The newspapers note on this day that the Ministry of Information has produced a propaganda film on the Blitz, called "London can take it". Narrated by American journalists Quentin Reynolds, it is intended for a US audience in a country where there is less than a month to go before the presidential election.
Theoretically, the Battle of Britain is still in progress but the RAF is not mentioned. The focus is on the Londoners, the civilians, with Reyolds saying: "These civilians are good soldiers ... ". His narration tells us:
The searchlights are in position, the guns are ready, the people's army of volunteers is ready – they are the ones who are really fighting this war, the firemen, the air raid wardens, the ambulance drivers – and there's the wail of the banshee (siren sounds) ... the nightly siege of London has begun. The city is dressed for battle.This is very much the "People's War" imagery, as embraced by the socialists, wholly distinct from the elitist vision of the war that Churchill has offered with his "few". Would the message have been different had the film been produced for domestic consumption?

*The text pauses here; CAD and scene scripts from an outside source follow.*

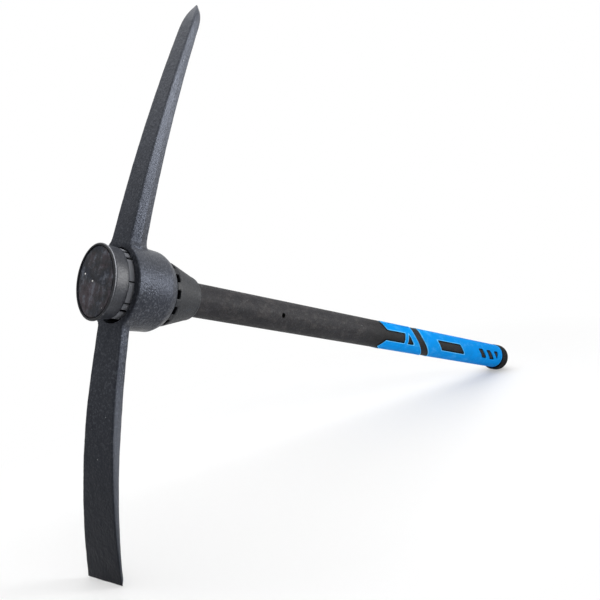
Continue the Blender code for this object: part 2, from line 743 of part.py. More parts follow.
def make_jacket(parts, cutters):
    core_bore = (CORE_RADIUS + GAP, CORE_RADIUS + GAP)
    shaft = (SHAFT_HALF_WIDTH, SHAFT_HALF_DEPTH)
    jacket = oval_tube(
        "shaft_jacket", JACKET_TOP, JACKET_END, shaft, core_bore, SHAFT_SEGMENTS, parts)
    front = make_pocket(
        "front_pocket", GRIP_START - GAP, FRONT_GRIP_END + GAP, front_windows(),
        past_band("front_pocket_end", GAP, cutters), cutters)
    rear = make_pocket(
        "rear_pocket", REAR_GRIP_START - GAP, JACKET_END + GRIP_SEAT_DEPTH, rear_windows(),
        before_band("rear_pocket_end", GAP, cutters), cutters)
    combine(jacket, front, "DIFFERENCE")
    combine(jacket, rear, "DIFFERENCE")
    across = Matrix.Translation((0, PIN_HOLE_AT, 0)) @ Matrix.Rotation(math.pi / 2, 4, "Y")
    hole = rod("pin_hole", PIN_HOLE_RADIUS, 2 * CUT_REACH, across, PIN_HOLE_SEGMENTS, cutters)
    return combine(jacket, hole, "DIFFERENCE")


def make_grip(name, start, end, windows, band, parts, cutters):
    """A rubber sleeve with bevelled ends."""
    outer = (SHAFT_HALF_WIDTH + GRIP_PROUD, SHAFT_HALF_DEPTH + GRIP_PROUD)
    inner = (SEAT_HALF_WIDTH + GAP, SEAT_HALF_DEPTH + GAP)
    stations = [
        (start, outer[0] - GRIP_EDGE, outer[1] - GRIP_EDGE),
        (start + GRIP_EDGE, *outer),
        (end - GRIP_EDGE, *outer),
        (end, outer[0] - GRIP_EDGE, outer[1] - GRIP_EDGE),
        (end, *inner),
        (start, *inner),
    ]
    sleeve = oval_loft(name, stations, SHAFT_SEGMENTS, parts, closed=True)
    return shape_grip(sleeve, windows, band, 0.0, cutters)


def make_grips(parts, cutters):
    front = make_grip(
        "front_grip", GRIP_START, FRONT_GRIP_END, front_windows(),
        past_band("front_grip_end", 0.0, cutters), parts, cutters)
    rear = make_grip(
        "rear_grip", REAR_GRIP_START, GRIP_END, rear_windows(),
        before_band("rear_grip_end", 0.0, cutters), parts, cutters)
    return front, rear


def make_core(parts):
    length = CORE_END - CORE_START
    place = Matrix.Translation((0, CORE_START + length / 2, 0))
    along = place @ Matrix.Rotation(math.pi / 2, 4, "X")
    return rod("fibreglass_core", CORE_RADIUS, length, along, SHAFT_SEGMENTS, parts)


def make_butt_cap(parts):
    """The domed end cap, its socket over the bare end of the jacket."""
    socket = (SEAT_HALF_WIDTH + GAP, SEAT_HALF_DEPTH + GAP)
    half_width = SHAFT_HALF_WIDTH + BUTT_SIDE_PROUD
    half_depth = SHAFT_HALF_DEPTH + BUTT_TOP_PROUD
    dome_start = BUTT_START + BUTT_RIM_LENGTH
    stations = [
        (BUTT_START, half_width - BUTT_EDGE, half_depth - BUTT_EDGE),
        (BUTT_START + BUTT_EDGE, half_width, half_depth),
    ]
    for i in range(BUTT_DOME_STEPS + 1):
        turn = math.pi / 2 * i / BUTT_DOME_STEPS
        drop = 1 - math.cos(turn)
        stations.append((
            dome_start + (HANDLE_LENGTH - dome_start) * math.sin(turn),
            half_width - BUTT_DOME_SIDE_DROP * drop,
            half_depth - BUTT_DOME_TOP_DROP * drop,
        ))
    inside = [oval(y, *socket, SHAFT_SEGMENTS) for y in (BUTT_SOCKET_END, BUTT_START)]
    outside = [
        [(x, y, z - BUTT_HANG) for x, y, z in oval(*station, SHAFT_SEGMENTS)]
        for station in stations
    ]
    return loft("butt_cap", inside + outside, parts)


# Setting the tool down

def lowest_slope(points, pivot):
    """The slope of the line from the pivot that just touches the points from below."""
    return min((point.z - pivot.z) / (point.y - pivot.y) for point in points)


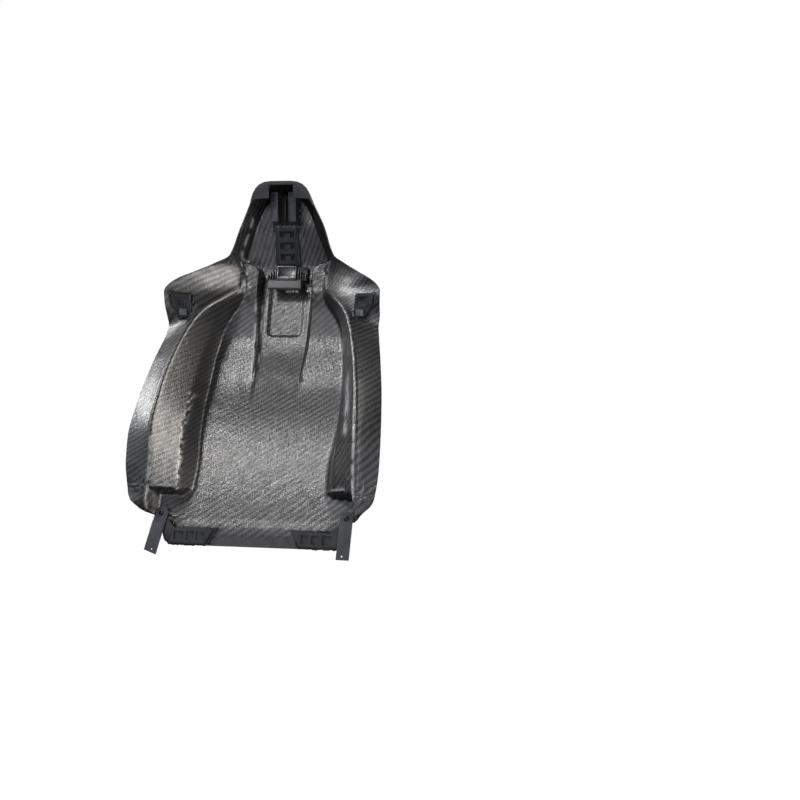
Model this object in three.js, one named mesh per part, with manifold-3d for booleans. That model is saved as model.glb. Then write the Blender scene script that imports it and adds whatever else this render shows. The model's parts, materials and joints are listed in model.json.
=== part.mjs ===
// Back shell of a sports seat, in millimetres. +X is the wearer's left as seen from the seat's inner side,
// +Y points rearwards (out through the glossy back), +Z is up. The inner, hollow side faces -Y.
import * as THREE from "three";
import { mergeVertices } from "three/addons/utils/BufferGeometryUtils.js";
import Module from "manifold-3d";

const wasm = await Module();
wasm.setup();

// ---------------------------------------------------------------- driving dimensions
const WALL = 2.6; // laminate thickness
const GAP = 0.35; // clearance between touching pieces
const STRAP_REACH = 21.97; // how far the straps hang below the shell's bottom edge
const DEPTH_CENTRE = 20.99; // from the bottom edge's plane back to the middle of the whole depth
const RIB_HEIGHT = 3; // beads along the channel's two edges
const PAD_DEPTH = 2.5; // sunk rectangle under the latch tab
const TOP = 836; // inner height of the shell at the head

// Plastic parts on the inner side: half widths, lowest and highest points, front faces and depths.
const LADDER = { half: 28, low: 676, high: 753, front: [106, 62], thick: 5 };
const WINDOW = { half: 17.5, height: 12.5, pitch: 23.4, first: 694, tongue: 8 };
const RAIL = { inner: 13, outer: 30, low: 757, high: 822, front: [34.6, 12], deep: 23.2, sheet: 2.6 };
const BASE = { half: 50, block: 24, low: 635.2, high: 672, front: 97, back: 110, plate: 4 };
const TAB = { half: 40, low: 609, high: 628, front: 81, back: 93 };
const PIN = { radius: 2.2, y: 101, z: 630.5, barrel: 4, end: 38 };
const CAP = { low: 785, thick: 4, bevel: 0.8 };
// Straps hang from rivets at (x, z) = pivot; the bracket plate, a washer and the strap stack towards -Y.
const STRAP = { width: 27, thick: 2.6, pad: 1.2, padStart: 20, pivot: [198, 65], length: 86, hole: 1.8 };
const BRACKET = { front: -15.5, sheet: 3, back: -8 };
const WASHER = { radius: 8, thick: 0.6 };
const LEAN = { left: 11.5, right: -3 }; // outward lean of the two straps at rest, degrees
const SHOULDER = { x: 211, z: 529, plate: 5, seat: 2.5 };

// ---------------------------------------------------------------- small helpers
// Smooth monotone curve through [height, value] stations.
function curve(stations) {
  const z = stations.map((s) => s[0]);
  const v = stations.map((s) => s[1]);
  const last = z.length - 1;
  const slope = (i) => (v[i + 1] - v[i]) / (z[i + 1] - z[i]);
  const tangent = (i) => {
    if (i === 0) return slope(0);
    if (i === last) return slope(last - 1);
    const a = slope(i - 1);
    const b = slope(i);
    return a * b <= 0 ? 0 : (2 * a * b) / (a + b);
  };
  return (h) => {
    if (h <= z[0]) return v[0];
    if (h >= z[last]) return v[last];
    const i = z.findLastIndex((station) => station <= h);
    const span = z[i + 1] - z[i];
    const t = (h - z[i]) / span;
    const left = v[i] + (t * t * (3 - 2 * t)) * (v[i + 1] - v[i]);
    return left + span * t * (1 - t) * ((1 - t) * tangent(i) - t * tangent(i + 1));
  };
}
const ease = (t) => {
  const c = Math.min(1, Math.max(0, t));
  return c * c * (3 - 2 * c);
};
const lerp = (a, b, t) => a + (b - a) * t;

function finish(name, colour, roughness, metalness, geometry) {
  const material = new THREE.MeshStandardMaterial({ color: colour, roughness, metalness });
  const mesh = new THREE.Mesh(geometry, material);
  mesh.name = name;
  return mesh;
}
const plastic = (name, geometry) => finish(name, 0x23262c, 0.45, 0, geometry);
const steel = (name, geometry) => finish(name, 0x8d9094, 0.3, 1, geometry);
const glue = (name, geometry) => finish(name, 0x0b0b0d, 0.35, 0, geometry);

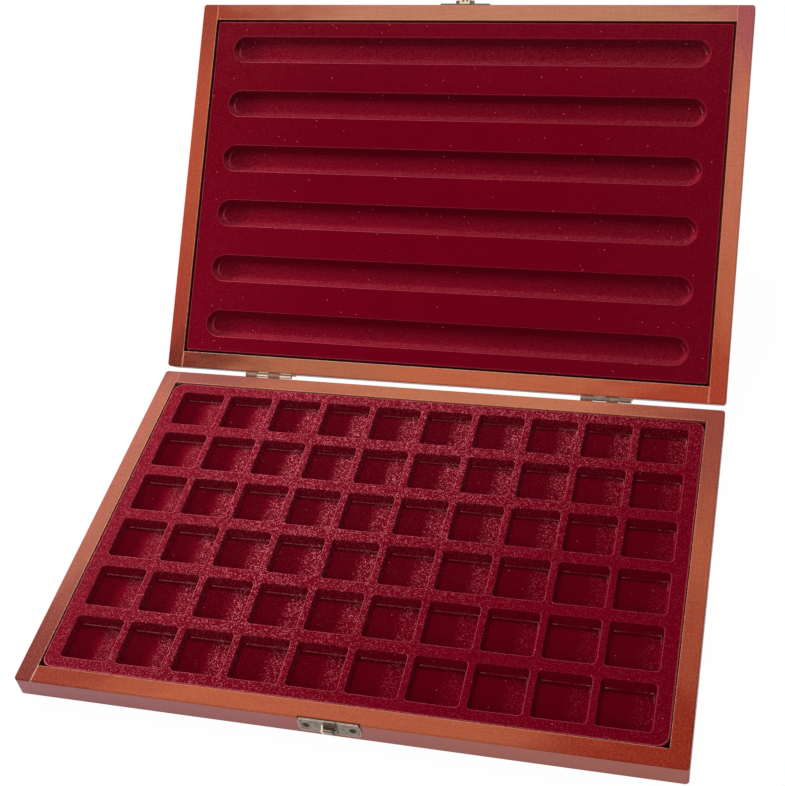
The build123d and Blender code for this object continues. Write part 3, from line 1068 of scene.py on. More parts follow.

The propaganda element, though, is transparent to a modern audience and would be even more so to a Londoner in the midst of the carnage and destruction. The bombers have given London another pasting overnight and the cumulative effects of the bombing have already changed the face of the city.
Further, the contemporary shelter dweller, who would find it difficult to see any similarity between their circumstances and the scenes depicted in the film. And given that there have been three major shelter incidents in three consecutive days, the timing of the film and its general message, is unfortunate. As long as the censorship holds, however, the message can survive unchallenged.
Fortunately, there is some alternative entertainment to report, the success of the cruiser Ajax in an action against the Italian navy, where three destroyers have been sunk. This legitimises keeping the air raid news off the front page which, had the shelter incidents been allowed into the public domain, would have dominated the news on this day and for days to come.
Crucially, though, taking up the Ministry of Information's own theme of London being a "city under siege", defended by a "citizen army", it is utterly bizarre to posit that the Battle of Britain is solely an RAF "show", much less the property of Fighter Command, or that the battle is in any way won. Possibly, all that stands between the collapse of civilian morale and overwhelming political pressure on the government is the evident success of the censorship operation, in keeping bad news off the front pages.